Agent depuis sept ans, elle vit désormais tout à fait correctement de son métier "sans faire partie de la dizaine d'agents multimillionnaires" qui entourent les stars du ballon rond, sourit-elle.
Elle a notamment accompagné Rachid Ghezzal à Lyon, suit l'une des vedettes de l'équipe de France Amandine Henry , ou emmené l'entraîneur Guy Lacombe prendre les rênes d'un club de Dubaï.
Dans le foot, "ça continue à être difficile pour les femmes, mais les choses bougent un peu", explique-t-elle à l'AFP. " Corinne Diacre a beaucoup fait en étant la première femme à entraîner un club de Ligue 2 (Clermont). Il y a aussi la première arbitre Stéphanie Frappart. Et quelques noms chez les agents. J'ai récemment rencontré une agente en Turquie. Et une autre qui s'occupe de Fernando Torres en Espagne. Ça fait du bien".
- "remarques macho" -
Les femmes sont encore très peu nombreuses parmi les centaines de candidats qui vont tenter d'obtenir la licence d'agents sportifs fin mars. A Neuilly, à l'EAJF, l'une des écoles privées qui préparent à cet examen réputé difficile, il n'y en a que deux, Hermina Siassia et Mélodie Reboul, 24 et 27 ans.
Toutes deux ont grandi dans un milieu de passionnés de foot, surtout des hommes, et ont eu droit parfois à des commentaires "un peu désobligeants", reconnaissent-elles. Mais elles se disent prêtes à en découdre.
"Les remarques macho, j'en ai entendues", raconte ainsi Hermina Siassia. "Ce qui m'inquiète plus, ce n'est pas forcément ça, c'est le fait de ne pas être prise au sérieux. On est obligé d'être plus pro, on a moins le droit à l'erreur" que les garçons.
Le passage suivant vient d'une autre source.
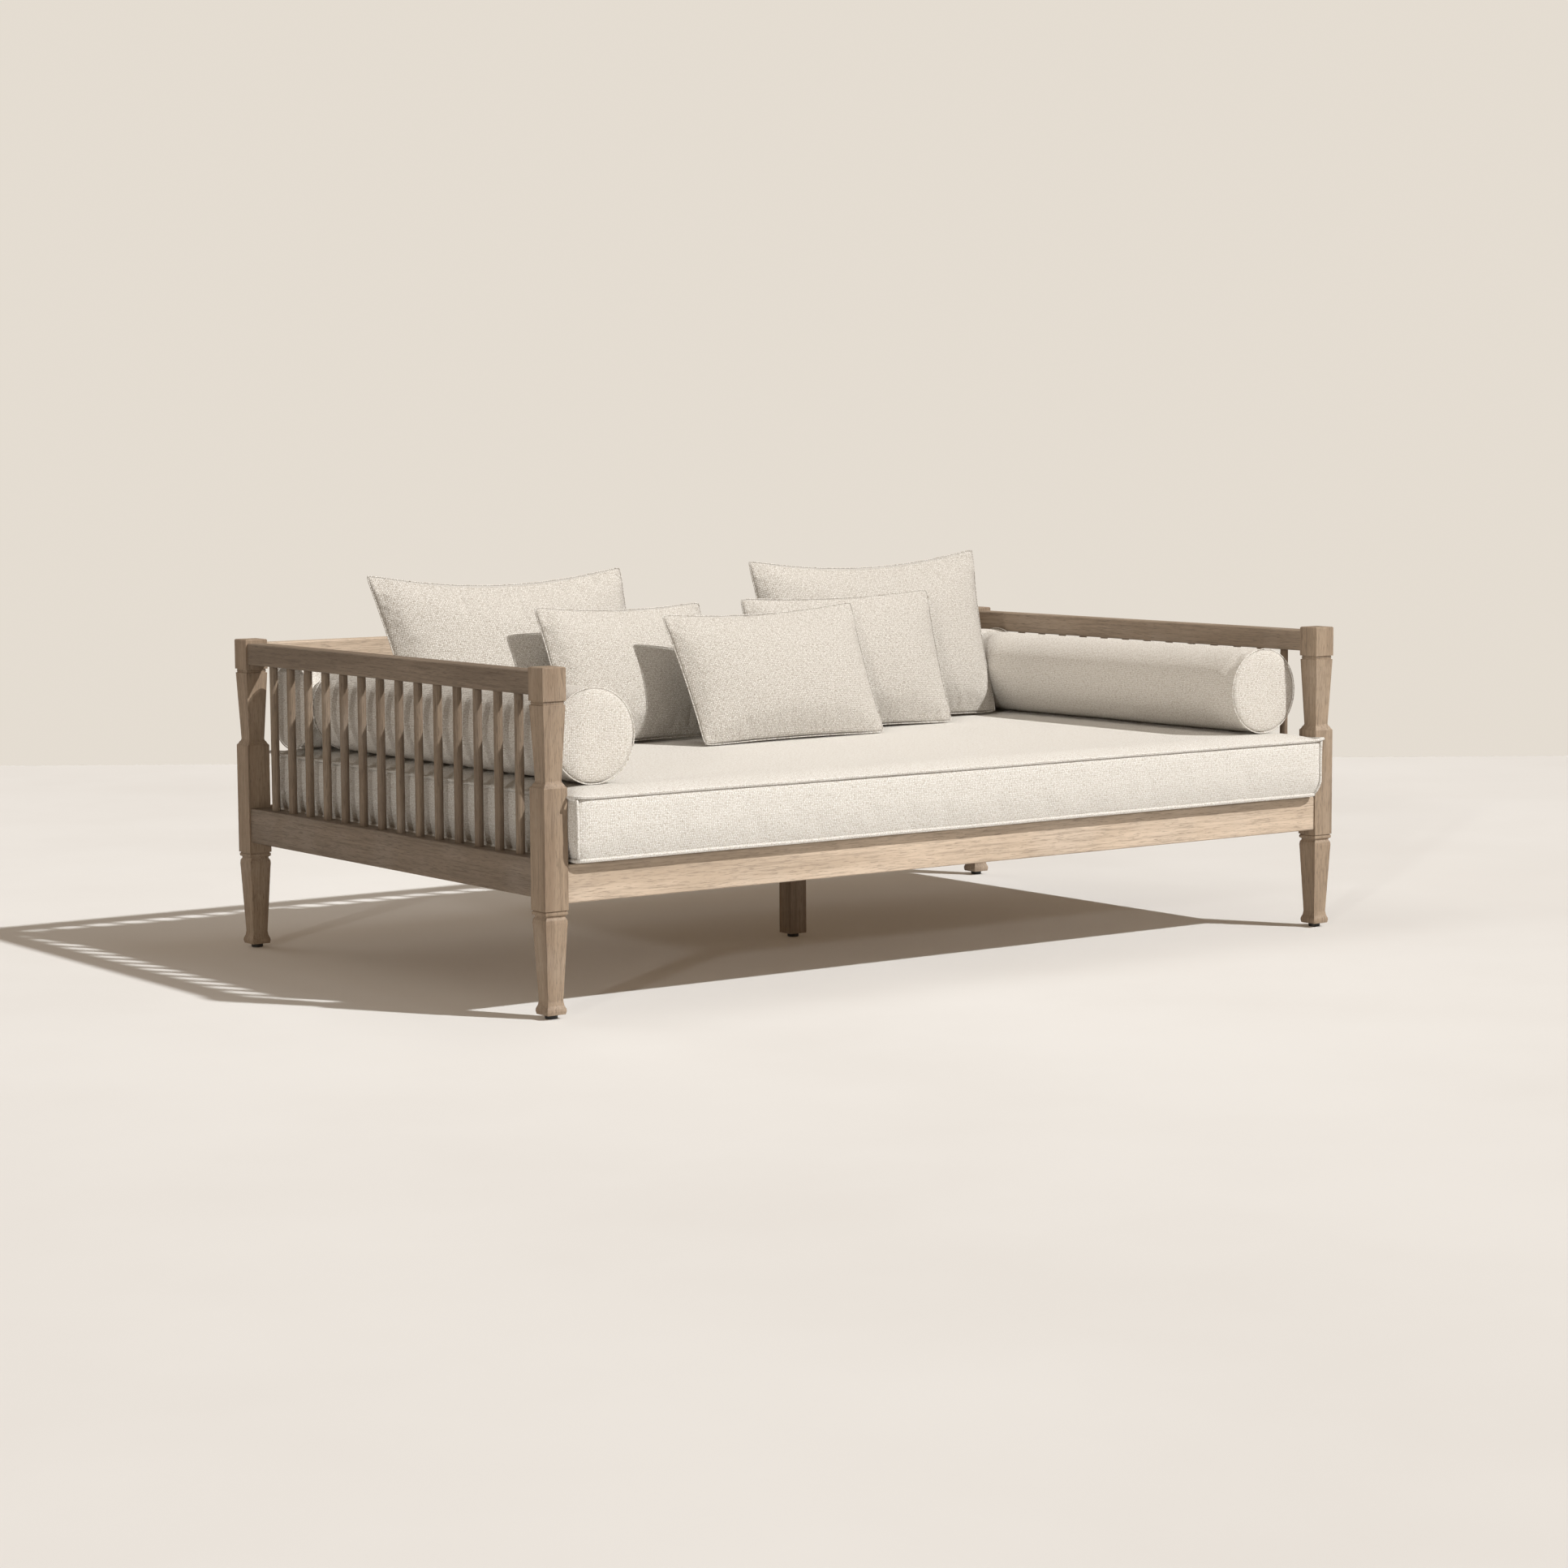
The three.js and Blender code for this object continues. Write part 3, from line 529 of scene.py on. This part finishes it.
def ripple(points, scale, seed):
    """Smooth noise from -1 to 1 at each point."""
    offset = Vector((seed * 13.1, seed * 7.7, seed * 3.3))
    return np.array([noise.noise(Vector(p) * scale + offset) for p in points])


def settle(piece, body):
    """Puts a stuffed piece under its body's empty."""
    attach(piece, body)


def trim(piece, body):
    """Puts a seam or a welt under its body's empty."""
    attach(piece, body)


# ================================================================ bolsters
class Bar:
    """A bolster's axis, radius and ends, measured from its solid."""

    def __init__(self, node):
        low, high = (np.array(corner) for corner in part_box(node))
        size = high - low
        self.axis = int(np.argmax(size))
        others = [a for a in range(3) if a != self.axis]
        self.radius = size[others].mean() / 2
        self.centre = (low + high) / 2
        self.centre[self.axis] = 0
        self.start, self.end = low[self.axis], high[self.axis]

    def push_out(self, points, clearance):
        """Moves points that lie inside the bar out to its surface."""
        offset = points - self.centre
        along = offset[:, self.axis].copy()
        offset[:, self.axis] = 0
        away = np.linalg.norm(offset, axis=1)
        inside = (away < self.radius + clearance) & (along > self.start) & (along < self.end)
        scale = np.where(inside, (self.radius + clearance) / np.maximum(away, 1e-6), 1.0)
        moved = self.centre + offset * scale[:, None]
        moved[:, self.axis] = along
        return moved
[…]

"J'aimerais bien que ça change et qu'il y ait beaucoup plus de femmes", abonde sa camarade. Mais comme on est peu nombreuses cela peut aussi être un atout", nuance-t-elle. "Forcément, on se fait tout de suite plus remarquer. On s'intéresse à nous plus facilement".
- "être plus maligne" -
Quand l'école a ouvert ses portes en 2009, il n'y avait tout simplement aucune candidate féminine, se souvient le directeur Sidney Broutinovski. "Les premières sont arrivées à partir de 2013. C'est là qu'elles ont commencé à se dire +ce n'est pas un métier qui m'est interdit+".
"C'est un milieu très conservateur, masculin et majoritairement blanc", confirme l'universitaire Stanislas Frenkiel, auteur d'"Une histoire des agents sportifs en France". "Il y a souvent un mélange des genres: des liens familiaux qui facilitent la conquête de la profession et des positions dominantes, avec beaucoup de +fils de+ comme Stéphane Courbis", le fils de Rolland Courbis , l'ancien entraîneur de Marseille.
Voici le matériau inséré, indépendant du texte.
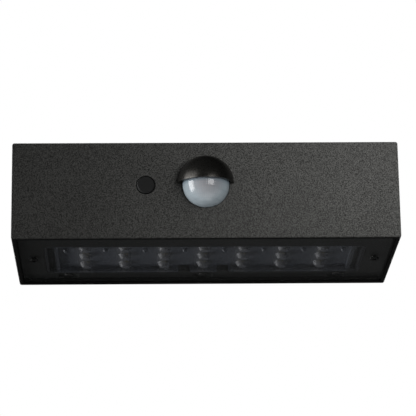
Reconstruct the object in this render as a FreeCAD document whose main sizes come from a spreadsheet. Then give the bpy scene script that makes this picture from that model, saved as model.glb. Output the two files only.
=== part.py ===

Pour trouver sa place, "il faut essayer d'être un peu plus maligne que les autres, aller vers des marchés nouveaux et moins concurrentiels", recommande Sonia Souid.
C'est ce qu'elle a fait pour se lancer dans la profession en partant un an aux Emirats arabes unis, où son père exerçait comme préparateur physique. "Il n'y avait pas grand monde pour faire le pont entre les pays du Golfe et l'Europe. Et j'ai signé le premier joueur émirati dans un club de Ligue 1, Hamdan Al-Kamali à Lyon (pour un prêt en 2012). Ça m'a fait connaître aux Emirats", explique la jeune femme.
"Dans dix ans, le monde des agents aura changé, espère-t-elle. C'est comme pour les autres métiers. Il y a cent ans, une femme médecin ça paraissait inimaginable, aujourd'hui c'est courant".